**GIVEN INSTRUCTION:** Look through the material below and give the number of lines holding "JSON", with no other words.

(Structured object records)
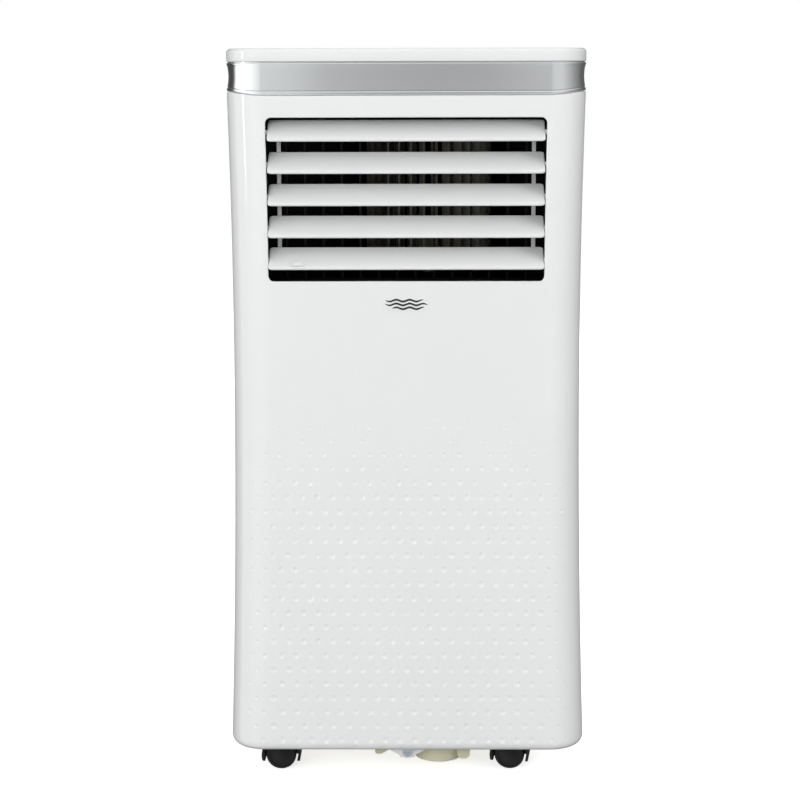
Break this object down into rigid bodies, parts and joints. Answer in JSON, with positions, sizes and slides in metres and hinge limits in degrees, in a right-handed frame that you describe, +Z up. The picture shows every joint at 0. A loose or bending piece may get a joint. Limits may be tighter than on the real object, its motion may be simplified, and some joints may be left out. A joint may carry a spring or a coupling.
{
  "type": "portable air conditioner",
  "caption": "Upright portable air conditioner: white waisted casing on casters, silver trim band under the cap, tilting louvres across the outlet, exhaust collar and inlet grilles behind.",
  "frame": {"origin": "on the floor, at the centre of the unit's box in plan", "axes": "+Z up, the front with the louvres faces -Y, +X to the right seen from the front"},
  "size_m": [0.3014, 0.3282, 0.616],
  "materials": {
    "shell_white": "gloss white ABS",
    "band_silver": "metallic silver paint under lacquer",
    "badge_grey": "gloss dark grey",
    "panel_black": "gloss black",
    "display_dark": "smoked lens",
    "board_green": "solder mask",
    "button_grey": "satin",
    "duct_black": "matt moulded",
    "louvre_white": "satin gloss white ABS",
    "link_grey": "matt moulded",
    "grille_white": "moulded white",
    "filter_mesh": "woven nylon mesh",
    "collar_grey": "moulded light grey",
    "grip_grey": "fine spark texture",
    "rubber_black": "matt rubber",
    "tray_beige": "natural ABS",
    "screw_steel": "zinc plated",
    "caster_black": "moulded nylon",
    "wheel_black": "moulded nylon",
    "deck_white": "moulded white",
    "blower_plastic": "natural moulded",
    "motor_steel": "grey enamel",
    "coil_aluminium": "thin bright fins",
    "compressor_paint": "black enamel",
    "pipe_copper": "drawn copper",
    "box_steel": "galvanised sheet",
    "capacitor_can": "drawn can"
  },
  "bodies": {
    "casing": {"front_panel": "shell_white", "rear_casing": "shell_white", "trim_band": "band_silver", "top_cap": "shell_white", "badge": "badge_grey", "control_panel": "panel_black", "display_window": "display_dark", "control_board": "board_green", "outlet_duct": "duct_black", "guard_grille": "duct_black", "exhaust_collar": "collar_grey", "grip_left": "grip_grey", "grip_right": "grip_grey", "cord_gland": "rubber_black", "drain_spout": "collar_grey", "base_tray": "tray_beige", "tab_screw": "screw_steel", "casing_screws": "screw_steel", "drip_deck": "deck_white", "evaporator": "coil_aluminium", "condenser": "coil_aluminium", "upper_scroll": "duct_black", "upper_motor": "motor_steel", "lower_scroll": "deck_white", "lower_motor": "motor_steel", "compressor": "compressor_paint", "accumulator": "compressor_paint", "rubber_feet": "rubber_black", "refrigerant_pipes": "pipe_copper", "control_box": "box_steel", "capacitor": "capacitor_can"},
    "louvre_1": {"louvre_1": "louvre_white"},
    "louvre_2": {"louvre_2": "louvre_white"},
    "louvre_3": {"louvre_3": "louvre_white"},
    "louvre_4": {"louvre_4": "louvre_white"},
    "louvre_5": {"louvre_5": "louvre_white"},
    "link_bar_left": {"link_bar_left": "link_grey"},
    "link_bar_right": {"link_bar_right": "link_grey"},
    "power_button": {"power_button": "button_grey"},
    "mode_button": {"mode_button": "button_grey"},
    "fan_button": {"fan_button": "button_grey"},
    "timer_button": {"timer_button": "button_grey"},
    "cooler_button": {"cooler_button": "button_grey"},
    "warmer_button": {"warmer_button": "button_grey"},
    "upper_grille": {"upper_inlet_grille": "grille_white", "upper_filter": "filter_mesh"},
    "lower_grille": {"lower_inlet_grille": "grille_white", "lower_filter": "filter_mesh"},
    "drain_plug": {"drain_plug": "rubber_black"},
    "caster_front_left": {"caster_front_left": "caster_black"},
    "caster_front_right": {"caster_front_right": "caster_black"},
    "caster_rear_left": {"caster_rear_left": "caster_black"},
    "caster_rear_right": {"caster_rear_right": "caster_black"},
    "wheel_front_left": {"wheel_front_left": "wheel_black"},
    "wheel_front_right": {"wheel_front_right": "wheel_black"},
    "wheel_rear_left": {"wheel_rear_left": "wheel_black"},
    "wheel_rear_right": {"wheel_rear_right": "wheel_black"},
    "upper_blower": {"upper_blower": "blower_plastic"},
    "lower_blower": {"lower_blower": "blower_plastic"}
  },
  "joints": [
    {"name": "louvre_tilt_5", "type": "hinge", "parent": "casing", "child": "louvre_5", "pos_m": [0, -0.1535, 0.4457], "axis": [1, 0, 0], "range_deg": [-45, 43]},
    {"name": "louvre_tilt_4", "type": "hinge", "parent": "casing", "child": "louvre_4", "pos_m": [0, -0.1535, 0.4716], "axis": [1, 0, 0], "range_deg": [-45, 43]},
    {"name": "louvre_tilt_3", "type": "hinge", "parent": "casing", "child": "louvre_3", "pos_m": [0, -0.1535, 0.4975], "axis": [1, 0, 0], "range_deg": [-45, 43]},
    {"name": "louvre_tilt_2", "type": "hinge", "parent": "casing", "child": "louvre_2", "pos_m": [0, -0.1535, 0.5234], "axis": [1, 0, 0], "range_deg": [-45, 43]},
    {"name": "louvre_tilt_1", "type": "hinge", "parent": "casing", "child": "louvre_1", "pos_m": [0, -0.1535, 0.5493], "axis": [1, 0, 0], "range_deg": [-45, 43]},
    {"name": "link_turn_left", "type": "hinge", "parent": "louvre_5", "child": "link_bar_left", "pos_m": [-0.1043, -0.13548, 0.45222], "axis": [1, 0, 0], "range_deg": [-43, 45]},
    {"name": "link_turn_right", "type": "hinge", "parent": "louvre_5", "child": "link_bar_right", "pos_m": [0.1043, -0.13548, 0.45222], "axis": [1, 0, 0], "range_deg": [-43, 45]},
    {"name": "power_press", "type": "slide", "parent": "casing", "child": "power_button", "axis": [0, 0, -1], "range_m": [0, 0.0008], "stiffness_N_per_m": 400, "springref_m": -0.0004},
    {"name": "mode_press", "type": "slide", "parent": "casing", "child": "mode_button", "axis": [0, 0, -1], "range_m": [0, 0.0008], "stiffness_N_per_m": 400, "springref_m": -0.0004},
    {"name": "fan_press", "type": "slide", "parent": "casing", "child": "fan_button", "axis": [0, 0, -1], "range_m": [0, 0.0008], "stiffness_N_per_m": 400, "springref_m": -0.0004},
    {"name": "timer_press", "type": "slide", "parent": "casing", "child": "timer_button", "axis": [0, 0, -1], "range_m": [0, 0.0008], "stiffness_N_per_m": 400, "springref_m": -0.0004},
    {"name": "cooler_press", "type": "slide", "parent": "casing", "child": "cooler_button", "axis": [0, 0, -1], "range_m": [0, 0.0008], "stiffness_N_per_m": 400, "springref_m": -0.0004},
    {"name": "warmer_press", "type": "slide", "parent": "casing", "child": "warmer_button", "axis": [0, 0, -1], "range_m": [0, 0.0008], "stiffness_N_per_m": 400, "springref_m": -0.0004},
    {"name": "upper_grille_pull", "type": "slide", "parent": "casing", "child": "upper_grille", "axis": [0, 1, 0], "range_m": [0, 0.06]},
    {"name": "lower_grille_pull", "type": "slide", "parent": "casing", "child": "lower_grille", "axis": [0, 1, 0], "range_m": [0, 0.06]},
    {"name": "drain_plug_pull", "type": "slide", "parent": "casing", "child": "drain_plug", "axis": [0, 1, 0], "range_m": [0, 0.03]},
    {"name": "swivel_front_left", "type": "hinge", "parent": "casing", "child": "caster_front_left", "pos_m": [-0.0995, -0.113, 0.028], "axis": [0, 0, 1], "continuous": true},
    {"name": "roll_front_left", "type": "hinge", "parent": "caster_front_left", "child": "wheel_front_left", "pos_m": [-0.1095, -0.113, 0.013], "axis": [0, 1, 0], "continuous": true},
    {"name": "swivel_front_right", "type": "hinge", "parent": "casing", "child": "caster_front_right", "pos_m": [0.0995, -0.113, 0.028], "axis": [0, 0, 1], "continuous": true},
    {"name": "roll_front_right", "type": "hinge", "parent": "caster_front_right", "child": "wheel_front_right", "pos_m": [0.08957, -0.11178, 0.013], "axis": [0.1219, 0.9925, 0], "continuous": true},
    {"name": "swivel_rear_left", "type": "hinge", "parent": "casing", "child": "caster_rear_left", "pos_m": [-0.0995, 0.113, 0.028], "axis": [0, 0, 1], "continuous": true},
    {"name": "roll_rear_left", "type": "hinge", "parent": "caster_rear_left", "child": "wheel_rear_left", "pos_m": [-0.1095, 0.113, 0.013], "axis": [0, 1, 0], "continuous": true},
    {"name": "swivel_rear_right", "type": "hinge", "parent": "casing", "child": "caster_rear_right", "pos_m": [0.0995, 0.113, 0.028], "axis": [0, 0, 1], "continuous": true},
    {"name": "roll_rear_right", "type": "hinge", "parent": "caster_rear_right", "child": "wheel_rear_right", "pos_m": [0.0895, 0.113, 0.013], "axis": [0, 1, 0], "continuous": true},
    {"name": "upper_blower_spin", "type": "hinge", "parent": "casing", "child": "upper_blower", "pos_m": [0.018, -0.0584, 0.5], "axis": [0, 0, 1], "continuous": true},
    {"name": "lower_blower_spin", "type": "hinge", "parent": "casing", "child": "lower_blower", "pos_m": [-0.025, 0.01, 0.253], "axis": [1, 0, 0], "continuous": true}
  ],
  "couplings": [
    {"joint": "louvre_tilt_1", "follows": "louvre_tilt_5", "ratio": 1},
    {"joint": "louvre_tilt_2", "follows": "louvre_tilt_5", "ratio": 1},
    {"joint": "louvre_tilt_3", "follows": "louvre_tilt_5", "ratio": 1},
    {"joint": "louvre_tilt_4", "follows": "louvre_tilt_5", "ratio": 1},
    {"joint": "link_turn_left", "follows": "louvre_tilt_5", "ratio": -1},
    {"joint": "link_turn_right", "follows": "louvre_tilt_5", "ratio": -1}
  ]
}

==

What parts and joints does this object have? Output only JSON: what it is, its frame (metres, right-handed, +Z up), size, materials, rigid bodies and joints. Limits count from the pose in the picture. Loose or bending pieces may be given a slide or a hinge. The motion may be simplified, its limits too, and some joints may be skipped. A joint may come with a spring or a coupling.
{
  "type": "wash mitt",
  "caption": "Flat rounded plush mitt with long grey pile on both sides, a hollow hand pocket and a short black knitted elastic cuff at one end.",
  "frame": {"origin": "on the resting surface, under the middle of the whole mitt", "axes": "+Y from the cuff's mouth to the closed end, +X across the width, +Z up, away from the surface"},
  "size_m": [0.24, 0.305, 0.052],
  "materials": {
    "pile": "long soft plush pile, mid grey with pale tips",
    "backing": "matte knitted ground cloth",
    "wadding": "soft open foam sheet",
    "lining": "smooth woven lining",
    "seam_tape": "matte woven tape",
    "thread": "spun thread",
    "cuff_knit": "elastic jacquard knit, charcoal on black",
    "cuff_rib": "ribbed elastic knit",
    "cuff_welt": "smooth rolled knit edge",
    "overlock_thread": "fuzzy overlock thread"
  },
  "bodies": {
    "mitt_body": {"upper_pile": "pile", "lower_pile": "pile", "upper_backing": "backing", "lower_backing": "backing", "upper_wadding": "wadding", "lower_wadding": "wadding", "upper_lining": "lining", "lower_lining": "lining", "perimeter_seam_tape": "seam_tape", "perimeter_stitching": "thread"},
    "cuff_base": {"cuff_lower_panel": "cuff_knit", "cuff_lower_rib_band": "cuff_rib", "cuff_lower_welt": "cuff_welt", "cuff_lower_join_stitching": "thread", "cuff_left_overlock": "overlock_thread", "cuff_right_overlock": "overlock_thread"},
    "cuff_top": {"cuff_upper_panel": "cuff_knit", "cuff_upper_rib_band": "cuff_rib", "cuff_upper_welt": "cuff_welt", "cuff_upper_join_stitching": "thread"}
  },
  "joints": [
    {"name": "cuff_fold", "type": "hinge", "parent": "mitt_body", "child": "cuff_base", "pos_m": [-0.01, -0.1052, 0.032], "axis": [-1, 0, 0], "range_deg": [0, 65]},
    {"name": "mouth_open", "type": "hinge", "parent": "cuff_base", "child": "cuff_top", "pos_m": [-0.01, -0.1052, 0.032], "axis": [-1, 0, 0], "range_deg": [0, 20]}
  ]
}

**SOLVED EXERCISE:** 2